Even though feedback is not legally required, if you were not hired for the job after participating in an interview process, you can ask for feedback—and it's generally a good idea to do so. You might not receive any helpful information, but sometimes even generic responses can offer you a clue about why your candidacy was rejected.

Why Feedback Is Uncommon

Legal concerns and limited time are among the top reasons you might not get feedback if rejected for a job. Many attorneys recommend that employers provide little feedback to job candidates. They are concerned it can be used or misconstrued by the applicant to demonstrate discrimination in the hiring process. Many employers follow this advice and consider it safest to avoid providing any feedback.

Beyond legal concerns, time is limited. A form rejection letter still takes staff time to develop and send and providing feedback to a candidate takes additional time. On top of that, most employers want to avoid what can be a difficult phone conversation. They don't want to take additional time coping with a rejected candidate who becomes upset or angry. By the time you find out you've been rejected, hiring managers or human resources have already moved on from you as a candidate, so spending more time on you or providing you with feedback is not a priority for them.

In addition to a lack of time, most hiring managers want to avoid questions from rejected candidates about how they can improve their resumes or interviewing skills. HR employees know their own hiring practices, but they only can guess what other companies are seeking and don't see themselves as qualified to offer such advice.

Feedback Is Frequently Not Provided

As a job searcher, you likely are hungry for feedback. The longer you've been searching for a job, the more desperate you might be to find out why you are not getting the job. An employer who is willing to take the time and can offer constructive, actionable feedback is a welcome gift.

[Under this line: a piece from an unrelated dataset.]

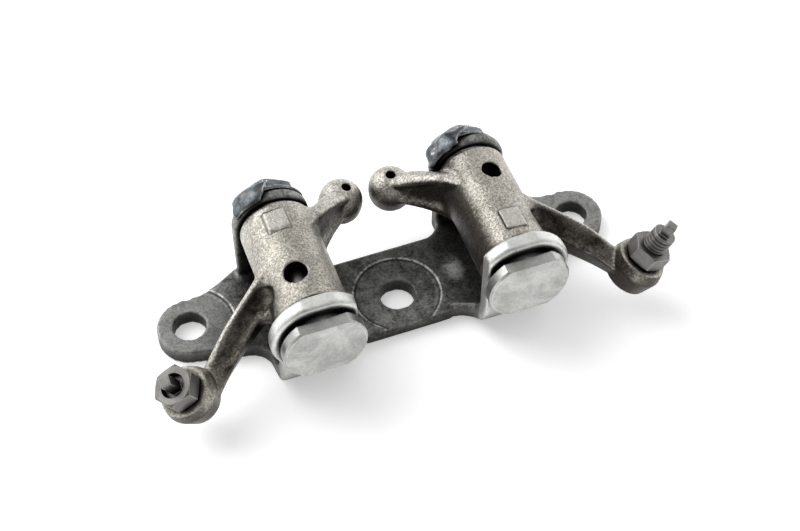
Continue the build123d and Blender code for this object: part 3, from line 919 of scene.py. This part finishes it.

According to survey results obtained in their annual candidate experience survey, The Talent Board found that feedback during the screening and interviewing process falls short when:

  • 53.5% of job candidates receive no feedback after the screening and interviewing stage.
  • 69.7% of candidates receive no feedback after being rejected during the screening and interviewing stages of their candidacy.

"And while subjective, of those candidates who said they received feedback after being rejected, 77.3% said the feedback wasn’t useful. But, 53.7% said they were encouraged to apply again for another job."

Positive Results for the Employer Who Provides Feedback

According to the survey results, providing feedback to job candidates can create positive results for the employer. Of the candidates who received feedback, 52% are more likely to increase their relationship with an employer (apply again, refer others, make and/or influence purchases when applicable).

On the other hand, if the feedback is not provided to an unsuccessful job candidate, these candidates are more than twice as likely to have a negative relationship with the employer.

In summary, several reasons exist for why employers might want to provide feedback to a candidate.

  • They like a candidate and believe they would hire them for the right opportunity in less competitive recruitment.
  • They want to create an environment of goodwill for the company in which candidates will tell friends and social media positive things about interviewing with them. Reputation plays an important role as talent becomes scarce. The company's reputation as an employer of choice is dependent on how they treat candidates as well as employees.
  • They want a candidate to experience the company's integrity and transparency in its hiring practices so he is less likely to target the firm with a lawsuit.